Which lines hold the string "scene"? Copy every one of them.
-- BEGIN --
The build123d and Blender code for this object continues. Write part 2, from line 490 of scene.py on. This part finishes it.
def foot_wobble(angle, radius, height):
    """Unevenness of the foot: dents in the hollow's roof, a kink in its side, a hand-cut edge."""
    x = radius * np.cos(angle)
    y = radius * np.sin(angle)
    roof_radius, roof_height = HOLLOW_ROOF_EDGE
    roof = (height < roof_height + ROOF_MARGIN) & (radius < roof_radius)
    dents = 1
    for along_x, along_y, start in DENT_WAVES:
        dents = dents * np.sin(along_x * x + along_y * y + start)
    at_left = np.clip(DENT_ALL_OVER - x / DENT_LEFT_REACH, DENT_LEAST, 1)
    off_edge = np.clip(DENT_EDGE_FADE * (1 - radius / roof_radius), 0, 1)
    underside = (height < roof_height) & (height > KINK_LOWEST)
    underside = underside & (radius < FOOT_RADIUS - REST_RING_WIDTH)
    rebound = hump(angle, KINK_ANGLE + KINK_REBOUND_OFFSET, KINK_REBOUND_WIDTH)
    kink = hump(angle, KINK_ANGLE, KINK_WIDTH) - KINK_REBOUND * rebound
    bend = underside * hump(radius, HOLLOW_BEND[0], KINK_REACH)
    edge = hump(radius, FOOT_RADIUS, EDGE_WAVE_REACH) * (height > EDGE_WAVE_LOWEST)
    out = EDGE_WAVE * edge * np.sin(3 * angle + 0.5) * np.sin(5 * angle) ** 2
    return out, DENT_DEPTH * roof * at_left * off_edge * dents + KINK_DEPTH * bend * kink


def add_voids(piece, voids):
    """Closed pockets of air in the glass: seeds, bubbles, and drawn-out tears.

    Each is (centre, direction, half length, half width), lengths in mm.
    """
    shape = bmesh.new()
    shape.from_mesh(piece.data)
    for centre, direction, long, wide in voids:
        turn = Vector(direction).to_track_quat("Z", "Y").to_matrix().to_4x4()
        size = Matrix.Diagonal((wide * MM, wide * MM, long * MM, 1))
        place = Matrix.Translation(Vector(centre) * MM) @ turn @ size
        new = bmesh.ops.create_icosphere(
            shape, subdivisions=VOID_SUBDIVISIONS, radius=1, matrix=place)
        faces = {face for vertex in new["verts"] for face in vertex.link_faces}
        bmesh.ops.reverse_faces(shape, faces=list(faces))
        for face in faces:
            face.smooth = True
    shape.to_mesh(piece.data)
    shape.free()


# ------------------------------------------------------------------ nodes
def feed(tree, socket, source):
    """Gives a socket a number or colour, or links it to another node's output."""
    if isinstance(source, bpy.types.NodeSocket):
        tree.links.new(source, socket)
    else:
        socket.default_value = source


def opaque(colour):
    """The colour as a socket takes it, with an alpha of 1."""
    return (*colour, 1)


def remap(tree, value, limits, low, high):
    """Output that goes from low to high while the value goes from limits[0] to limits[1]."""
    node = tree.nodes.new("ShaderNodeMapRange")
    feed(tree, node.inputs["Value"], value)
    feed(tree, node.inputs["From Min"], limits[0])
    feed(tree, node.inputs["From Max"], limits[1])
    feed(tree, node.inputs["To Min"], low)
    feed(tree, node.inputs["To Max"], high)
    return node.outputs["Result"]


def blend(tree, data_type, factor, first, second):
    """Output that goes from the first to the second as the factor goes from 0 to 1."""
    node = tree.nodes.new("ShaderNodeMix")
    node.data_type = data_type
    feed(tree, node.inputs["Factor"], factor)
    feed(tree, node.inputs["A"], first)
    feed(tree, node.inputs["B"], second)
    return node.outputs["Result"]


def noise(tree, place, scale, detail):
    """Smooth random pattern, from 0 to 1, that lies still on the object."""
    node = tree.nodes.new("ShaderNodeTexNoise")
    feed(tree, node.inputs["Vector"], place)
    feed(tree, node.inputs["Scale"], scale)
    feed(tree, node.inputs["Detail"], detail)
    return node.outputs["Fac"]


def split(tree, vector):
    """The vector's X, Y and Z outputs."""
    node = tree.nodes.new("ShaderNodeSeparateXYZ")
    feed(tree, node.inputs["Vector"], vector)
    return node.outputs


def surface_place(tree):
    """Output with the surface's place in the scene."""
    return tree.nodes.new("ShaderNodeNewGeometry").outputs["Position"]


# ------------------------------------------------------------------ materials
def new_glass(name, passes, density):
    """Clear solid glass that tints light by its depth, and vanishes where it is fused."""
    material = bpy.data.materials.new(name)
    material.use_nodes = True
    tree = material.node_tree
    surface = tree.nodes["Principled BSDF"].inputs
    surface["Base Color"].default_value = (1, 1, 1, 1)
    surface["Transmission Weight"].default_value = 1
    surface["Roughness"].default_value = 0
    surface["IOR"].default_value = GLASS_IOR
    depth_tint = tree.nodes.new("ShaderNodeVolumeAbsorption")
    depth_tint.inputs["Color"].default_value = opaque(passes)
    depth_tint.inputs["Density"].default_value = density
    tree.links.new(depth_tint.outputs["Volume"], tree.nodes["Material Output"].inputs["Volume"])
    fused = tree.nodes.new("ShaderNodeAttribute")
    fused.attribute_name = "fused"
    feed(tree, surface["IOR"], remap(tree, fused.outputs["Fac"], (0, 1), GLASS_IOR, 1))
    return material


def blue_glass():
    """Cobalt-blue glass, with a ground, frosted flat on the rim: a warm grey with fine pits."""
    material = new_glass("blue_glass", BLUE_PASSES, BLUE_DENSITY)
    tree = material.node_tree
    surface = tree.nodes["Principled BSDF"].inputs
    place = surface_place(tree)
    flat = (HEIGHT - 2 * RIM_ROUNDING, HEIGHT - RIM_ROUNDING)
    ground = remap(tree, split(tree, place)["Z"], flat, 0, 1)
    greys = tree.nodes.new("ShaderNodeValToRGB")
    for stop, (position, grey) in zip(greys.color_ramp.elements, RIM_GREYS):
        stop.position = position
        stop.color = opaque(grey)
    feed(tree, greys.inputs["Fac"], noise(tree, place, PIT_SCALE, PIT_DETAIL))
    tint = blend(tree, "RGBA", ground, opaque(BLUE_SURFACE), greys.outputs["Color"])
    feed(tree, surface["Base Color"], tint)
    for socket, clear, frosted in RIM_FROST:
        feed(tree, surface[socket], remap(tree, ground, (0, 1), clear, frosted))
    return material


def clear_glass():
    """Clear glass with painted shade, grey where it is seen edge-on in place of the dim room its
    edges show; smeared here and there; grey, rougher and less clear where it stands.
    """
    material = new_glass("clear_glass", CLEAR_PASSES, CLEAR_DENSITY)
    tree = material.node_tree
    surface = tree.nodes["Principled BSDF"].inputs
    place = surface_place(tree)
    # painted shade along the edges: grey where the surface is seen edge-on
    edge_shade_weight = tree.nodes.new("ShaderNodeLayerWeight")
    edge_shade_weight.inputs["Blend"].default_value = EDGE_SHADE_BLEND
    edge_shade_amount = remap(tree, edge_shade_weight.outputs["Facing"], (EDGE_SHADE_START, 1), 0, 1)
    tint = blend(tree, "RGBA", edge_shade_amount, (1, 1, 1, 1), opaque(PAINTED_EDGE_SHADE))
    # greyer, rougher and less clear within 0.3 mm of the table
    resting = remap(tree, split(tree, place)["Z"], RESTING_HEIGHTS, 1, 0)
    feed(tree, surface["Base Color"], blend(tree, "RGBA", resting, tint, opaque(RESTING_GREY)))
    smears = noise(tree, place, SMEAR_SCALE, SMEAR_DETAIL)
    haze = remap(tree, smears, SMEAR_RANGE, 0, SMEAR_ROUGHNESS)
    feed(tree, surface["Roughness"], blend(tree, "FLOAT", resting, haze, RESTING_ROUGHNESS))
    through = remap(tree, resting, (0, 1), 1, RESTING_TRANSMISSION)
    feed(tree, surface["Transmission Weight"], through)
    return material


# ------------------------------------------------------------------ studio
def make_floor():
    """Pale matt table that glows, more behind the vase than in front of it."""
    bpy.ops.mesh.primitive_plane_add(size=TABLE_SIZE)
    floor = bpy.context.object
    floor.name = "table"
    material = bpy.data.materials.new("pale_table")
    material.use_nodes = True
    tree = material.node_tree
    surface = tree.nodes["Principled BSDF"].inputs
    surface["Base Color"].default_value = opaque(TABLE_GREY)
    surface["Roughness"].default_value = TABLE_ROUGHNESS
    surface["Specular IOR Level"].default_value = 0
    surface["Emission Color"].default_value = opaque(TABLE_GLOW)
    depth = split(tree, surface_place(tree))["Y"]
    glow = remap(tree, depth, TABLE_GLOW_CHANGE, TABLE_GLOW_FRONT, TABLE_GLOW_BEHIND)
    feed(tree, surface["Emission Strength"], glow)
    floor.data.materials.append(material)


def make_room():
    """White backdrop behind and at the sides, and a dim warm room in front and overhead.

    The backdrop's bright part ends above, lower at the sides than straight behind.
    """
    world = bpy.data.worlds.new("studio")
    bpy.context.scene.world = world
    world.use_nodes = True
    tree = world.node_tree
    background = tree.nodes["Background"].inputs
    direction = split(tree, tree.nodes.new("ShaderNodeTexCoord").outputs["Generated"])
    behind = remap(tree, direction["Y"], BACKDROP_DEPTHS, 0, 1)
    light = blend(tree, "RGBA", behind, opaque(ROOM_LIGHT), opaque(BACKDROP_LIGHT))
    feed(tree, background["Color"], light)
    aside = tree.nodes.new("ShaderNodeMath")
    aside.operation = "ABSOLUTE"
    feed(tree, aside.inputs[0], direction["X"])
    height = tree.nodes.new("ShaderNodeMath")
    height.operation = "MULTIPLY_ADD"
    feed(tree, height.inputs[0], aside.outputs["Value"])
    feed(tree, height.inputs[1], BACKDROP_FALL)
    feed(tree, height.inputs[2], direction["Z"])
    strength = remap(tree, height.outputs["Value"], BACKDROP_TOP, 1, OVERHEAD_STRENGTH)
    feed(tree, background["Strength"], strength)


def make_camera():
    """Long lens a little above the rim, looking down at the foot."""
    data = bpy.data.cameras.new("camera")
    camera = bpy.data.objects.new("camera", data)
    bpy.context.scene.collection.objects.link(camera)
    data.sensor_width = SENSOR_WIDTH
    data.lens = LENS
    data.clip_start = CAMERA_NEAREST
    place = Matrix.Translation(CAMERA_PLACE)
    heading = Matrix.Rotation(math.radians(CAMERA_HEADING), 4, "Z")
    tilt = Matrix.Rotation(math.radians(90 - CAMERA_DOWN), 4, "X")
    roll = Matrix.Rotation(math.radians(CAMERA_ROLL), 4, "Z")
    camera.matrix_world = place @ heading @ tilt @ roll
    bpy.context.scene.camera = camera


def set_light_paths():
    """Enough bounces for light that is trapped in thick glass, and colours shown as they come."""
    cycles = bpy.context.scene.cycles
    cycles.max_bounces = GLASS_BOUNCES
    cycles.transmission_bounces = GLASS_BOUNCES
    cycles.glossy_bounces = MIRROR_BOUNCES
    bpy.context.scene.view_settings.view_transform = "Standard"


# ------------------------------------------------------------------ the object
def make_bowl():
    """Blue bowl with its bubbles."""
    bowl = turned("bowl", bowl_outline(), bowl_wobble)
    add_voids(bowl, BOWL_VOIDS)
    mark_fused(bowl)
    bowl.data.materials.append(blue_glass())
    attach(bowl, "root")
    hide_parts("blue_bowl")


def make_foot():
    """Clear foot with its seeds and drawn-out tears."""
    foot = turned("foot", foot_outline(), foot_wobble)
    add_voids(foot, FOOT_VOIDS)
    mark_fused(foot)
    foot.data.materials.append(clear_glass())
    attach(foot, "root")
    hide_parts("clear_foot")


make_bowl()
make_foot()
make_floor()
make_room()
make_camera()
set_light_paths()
-- END --
[ANSWER]:
The build123d and Blender code for this object continues. Write part 2, from line 490 of scene.py on. This part finishes it.
    """Output with the surface's place in the scene."""
    bpy.context.scene.world = world
    bpy.context.scene.collection.objects.link(camera)
    bpy.context.scene.camera = camera
    cycles = bpy.context.scene.cycles
    bpy.context.scene.view_settings.view_transform = "Standard"